=== DATA LINES ===
— Start —

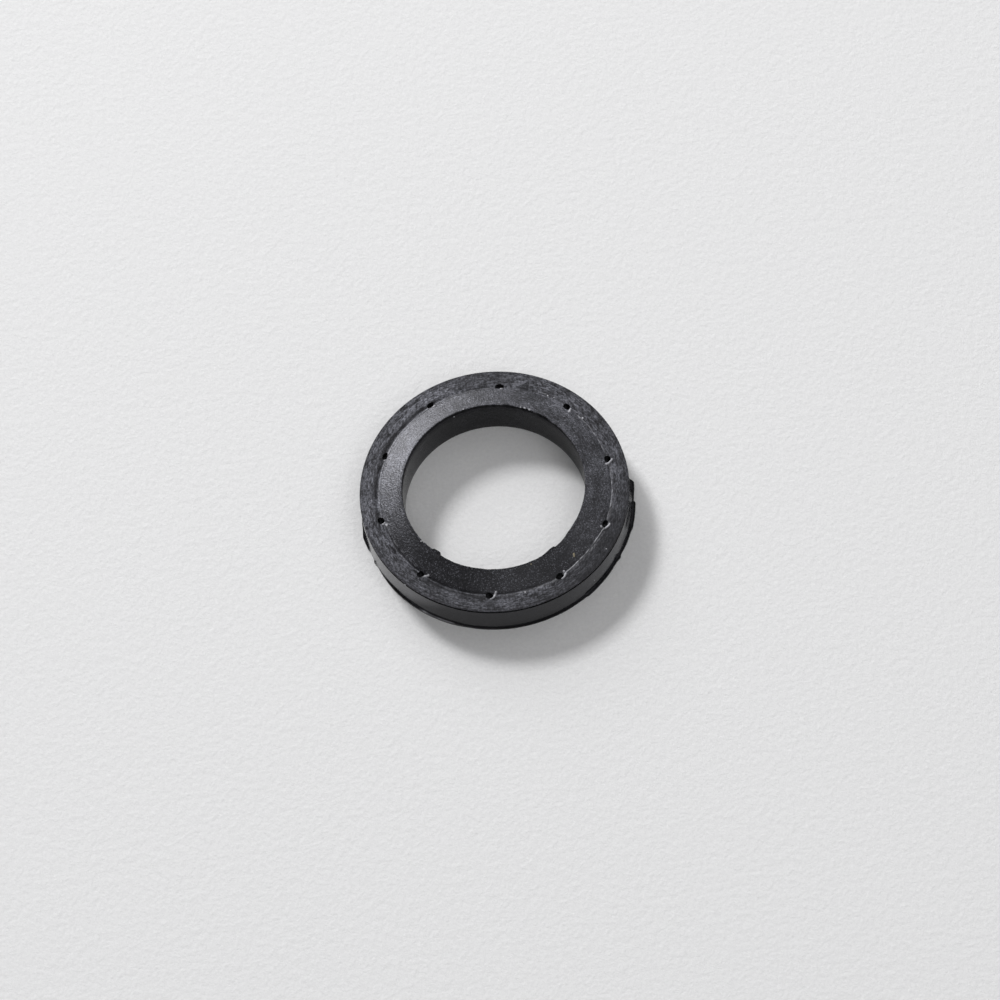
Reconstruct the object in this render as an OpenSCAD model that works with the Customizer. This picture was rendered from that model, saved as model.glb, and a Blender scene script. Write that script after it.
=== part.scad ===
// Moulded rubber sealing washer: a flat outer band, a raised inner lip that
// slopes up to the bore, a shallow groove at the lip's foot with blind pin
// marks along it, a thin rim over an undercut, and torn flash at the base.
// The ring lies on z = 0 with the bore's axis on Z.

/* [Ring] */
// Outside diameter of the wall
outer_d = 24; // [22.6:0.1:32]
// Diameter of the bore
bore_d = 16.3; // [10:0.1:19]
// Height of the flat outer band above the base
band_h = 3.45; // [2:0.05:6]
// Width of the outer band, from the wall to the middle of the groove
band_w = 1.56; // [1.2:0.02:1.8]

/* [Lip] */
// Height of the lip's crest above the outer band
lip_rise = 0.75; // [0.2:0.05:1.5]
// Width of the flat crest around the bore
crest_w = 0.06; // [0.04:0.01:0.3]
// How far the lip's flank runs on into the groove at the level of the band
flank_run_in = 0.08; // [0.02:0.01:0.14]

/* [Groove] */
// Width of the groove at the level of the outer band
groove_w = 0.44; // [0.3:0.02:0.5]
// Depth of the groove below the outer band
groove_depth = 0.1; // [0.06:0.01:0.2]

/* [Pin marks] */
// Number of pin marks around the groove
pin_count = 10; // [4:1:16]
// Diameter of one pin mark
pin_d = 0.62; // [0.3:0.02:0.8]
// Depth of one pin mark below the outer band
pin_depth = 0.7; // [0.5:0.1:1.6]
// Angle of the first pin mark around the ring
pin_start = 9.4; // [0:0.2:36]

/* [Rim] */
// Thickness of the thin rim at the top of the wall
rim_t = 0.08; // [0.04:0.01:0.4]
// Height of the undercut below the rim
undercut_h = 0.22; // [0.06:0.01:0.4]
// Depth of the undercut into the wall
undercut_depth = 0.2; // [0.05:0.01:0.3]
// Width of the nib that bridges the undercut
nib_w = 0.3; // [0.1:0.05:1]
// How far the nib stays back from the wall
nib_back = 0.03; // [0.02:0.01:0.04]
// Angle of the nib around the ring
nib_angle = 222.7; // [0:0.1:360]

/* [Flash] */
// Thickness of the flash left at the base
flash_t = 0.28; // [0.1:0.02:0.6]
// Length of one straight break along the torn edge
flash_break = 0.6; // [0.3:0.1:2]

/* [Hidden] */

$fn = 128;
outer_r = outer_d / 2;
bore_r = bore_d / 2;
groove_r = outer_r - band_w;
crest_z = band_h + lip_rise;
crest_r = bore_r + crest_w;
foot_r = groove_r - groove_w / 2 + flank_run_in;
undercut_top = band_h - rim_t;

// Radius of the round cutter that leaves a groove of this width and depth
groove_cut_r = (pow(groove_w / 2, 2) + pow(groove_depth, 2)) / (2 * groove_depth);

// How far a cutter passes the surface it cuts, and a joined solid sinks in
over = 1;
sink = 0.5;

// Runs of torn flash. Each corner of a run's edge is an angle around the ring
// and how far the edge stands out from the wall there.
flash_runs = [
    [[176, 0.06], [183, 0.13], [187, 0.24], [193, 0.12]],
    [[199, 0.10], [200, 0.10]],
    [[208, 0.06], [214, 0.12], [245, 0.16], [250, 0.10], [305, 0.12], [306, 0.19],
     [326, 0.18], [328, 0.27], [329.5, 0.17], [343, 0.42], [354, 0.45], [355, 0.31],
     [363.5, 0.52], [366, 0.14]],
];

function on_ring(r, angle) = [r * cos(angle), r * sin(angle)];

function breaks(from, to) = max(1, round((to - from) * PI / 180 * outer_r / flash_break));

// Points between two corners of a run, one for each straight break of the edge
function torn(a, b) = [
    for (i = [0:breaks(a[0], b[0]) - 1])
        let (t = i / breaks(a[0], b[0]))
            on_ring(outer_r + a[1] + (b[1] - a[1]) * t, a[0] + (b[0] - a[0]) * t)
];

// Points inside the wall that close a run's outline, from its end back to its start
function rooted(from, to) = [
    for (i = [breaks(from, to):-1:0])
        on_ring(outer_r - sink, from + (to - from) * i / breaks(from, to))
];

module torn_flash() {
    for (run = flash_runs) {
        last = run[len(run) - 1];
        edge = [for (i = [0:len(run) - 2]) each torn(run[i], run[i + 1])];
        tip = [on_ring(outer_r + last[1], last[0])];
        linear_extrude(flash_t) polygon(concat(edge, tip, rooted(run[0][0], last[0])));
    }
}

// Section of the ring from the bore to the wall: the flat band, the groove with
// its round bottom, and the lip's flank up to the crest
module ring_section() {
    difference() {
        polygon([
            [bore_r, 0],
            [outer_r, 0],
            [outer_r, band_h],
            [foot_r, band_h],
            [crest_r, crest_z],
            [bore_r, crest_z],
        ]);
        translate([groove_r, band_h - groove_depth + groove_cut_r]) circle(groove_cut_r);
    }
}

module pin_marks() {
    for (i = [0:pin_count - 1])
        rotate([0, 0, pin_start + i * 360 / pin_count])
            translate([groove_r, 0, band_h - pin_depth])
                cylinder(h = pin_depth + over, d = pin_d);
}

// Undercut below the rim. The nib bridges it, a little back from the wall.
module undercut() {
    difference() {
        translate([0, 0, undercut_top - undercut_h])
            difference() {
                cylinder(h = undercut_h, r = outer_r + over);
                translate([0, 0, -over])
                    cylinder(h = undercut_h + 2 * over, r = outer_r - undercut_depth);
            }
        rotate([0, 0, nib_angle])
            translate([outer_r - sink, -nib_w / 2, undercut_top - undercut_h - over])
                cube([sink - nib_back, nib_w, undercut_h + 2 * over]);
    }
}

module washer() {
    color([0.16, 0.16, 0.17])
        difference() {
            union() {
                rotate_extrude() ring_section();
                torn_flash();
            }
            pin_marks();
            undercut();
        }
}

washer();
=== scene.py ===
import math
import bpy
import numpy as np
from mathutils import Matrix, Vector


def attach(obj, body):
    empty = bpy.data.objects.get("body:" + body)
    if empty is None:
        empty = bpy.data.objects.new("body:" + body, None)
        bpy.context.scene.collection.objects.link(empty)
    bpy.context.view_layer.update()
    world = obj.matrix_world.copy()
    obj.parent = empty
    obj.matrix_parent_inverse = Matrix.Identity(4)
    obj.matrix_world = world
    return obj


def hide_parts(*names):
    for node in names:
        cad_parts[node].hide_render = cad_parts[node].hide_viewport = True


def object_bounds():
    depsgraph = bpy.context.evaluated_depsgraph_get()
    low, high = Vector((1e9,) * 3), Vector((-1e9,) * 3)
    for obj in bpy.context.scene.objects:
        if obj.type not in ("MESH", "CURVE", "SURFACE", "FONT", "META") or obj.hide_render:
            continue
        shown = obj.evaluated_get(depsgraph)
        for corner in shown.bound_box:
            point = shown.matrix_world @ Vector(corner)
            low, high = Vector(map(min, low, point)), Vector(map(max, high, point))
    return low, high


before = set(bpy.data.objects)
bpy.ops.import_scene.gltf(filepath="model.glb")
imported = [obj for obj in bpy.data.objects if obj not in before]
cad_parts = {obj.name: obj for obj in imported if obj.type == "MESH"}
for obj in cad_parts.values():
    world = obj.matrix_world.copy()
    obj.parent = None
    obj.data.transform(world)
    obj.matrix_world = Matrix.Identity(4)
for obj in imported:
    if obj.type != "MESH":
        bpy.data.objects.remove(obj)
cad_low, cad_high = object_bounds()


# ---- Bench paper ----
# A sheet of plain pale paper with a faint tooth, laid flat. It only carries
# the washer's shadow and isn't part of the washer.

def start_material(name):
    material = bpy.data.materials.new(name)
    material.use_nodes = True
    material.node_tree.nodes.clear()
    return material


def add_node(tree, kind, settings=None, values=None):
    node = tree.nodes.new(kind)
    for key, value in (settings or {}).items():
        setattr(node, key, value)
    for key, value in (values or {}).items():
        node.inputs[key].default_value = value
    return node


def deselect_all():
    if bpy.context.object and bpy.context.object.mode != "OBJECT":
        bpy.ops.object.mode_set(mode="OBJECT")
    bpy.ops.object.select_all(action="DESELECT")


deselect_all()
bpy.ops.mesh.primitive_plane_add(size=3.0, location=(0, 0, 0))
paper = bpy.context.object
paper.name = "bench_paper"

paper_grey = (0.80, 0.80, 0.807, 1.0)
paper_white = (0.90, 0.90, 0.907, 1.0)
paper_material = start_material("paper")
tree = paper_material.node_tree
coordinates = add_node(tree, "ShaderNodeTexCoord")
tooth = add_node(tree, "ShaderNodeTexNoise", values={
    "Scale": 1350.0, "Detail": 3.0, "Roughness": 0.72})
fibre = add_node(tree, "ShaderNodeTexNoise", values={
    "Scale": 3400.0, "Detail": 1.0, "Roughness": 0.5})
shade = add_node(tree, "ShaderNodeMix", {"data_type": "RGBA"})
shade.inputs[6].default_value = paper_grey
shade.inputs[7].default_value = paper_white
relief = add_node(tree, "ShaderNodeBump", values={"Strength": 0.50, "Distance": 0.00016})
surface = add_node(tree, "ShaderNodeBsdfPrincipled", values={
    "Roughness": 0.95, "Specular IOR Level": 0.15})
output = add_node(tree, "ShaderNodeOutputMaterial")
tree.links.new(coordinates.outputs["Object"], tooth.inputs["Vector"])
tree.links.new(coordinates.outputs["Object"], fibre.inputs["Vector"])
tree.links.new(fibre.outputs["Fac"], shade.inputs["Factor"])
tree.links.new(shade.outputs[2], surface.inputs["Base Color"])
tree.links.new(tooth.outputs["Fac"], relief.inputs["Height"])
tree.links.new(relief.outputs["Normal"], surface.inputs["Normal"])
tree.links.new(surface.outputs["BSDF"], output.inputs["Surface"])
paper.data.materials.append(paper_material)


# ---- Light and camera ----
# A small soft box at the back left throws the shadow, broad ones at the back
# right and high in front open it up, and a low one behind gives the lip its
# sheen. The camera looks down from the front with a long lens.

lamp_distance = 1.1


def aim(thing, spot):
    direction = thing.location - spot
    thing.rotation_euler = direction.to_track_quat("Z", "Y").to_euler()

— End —

=== GIVEN PROBLEM ===
Only the lines from the one containing "shown = obj.evaluated_get(depsgraph)" to the one containing "cad_low, cad_high = object_bounds()" are to be printed, both ends included, exactly as written.

=== RESULT FOR THIS EXERCISE ===
        shown = obj.evaluated_get(depsgraph)
        for corner in shown.bound_box:
            point = shown.matrix_world @ Vector(corner)
            low, high = Vector(map(min, low, point)), Vector(map(max, high, point))
    return low, high


before = set(bpy.data.objects)
bpy.ops.import_scene.gltf(filepath="model.glb")
imported = [obj for obj in bpy.data.objects if obj not in before]
cad_parts = {obj.name: obj for obj in imported if obj.type == "MESH"}
for obj in cad_parts.values():
    world = obj.matrix_world.copy()
    obj.parent = None
    obj.data.transform(world)
    obj.matrix_world = Matrix.Identity(4)
for obj in imported:
    if obj.type != "MESH":
        bpy.data.objects.remove(obj)
cad_low, cad_high = object_bounds()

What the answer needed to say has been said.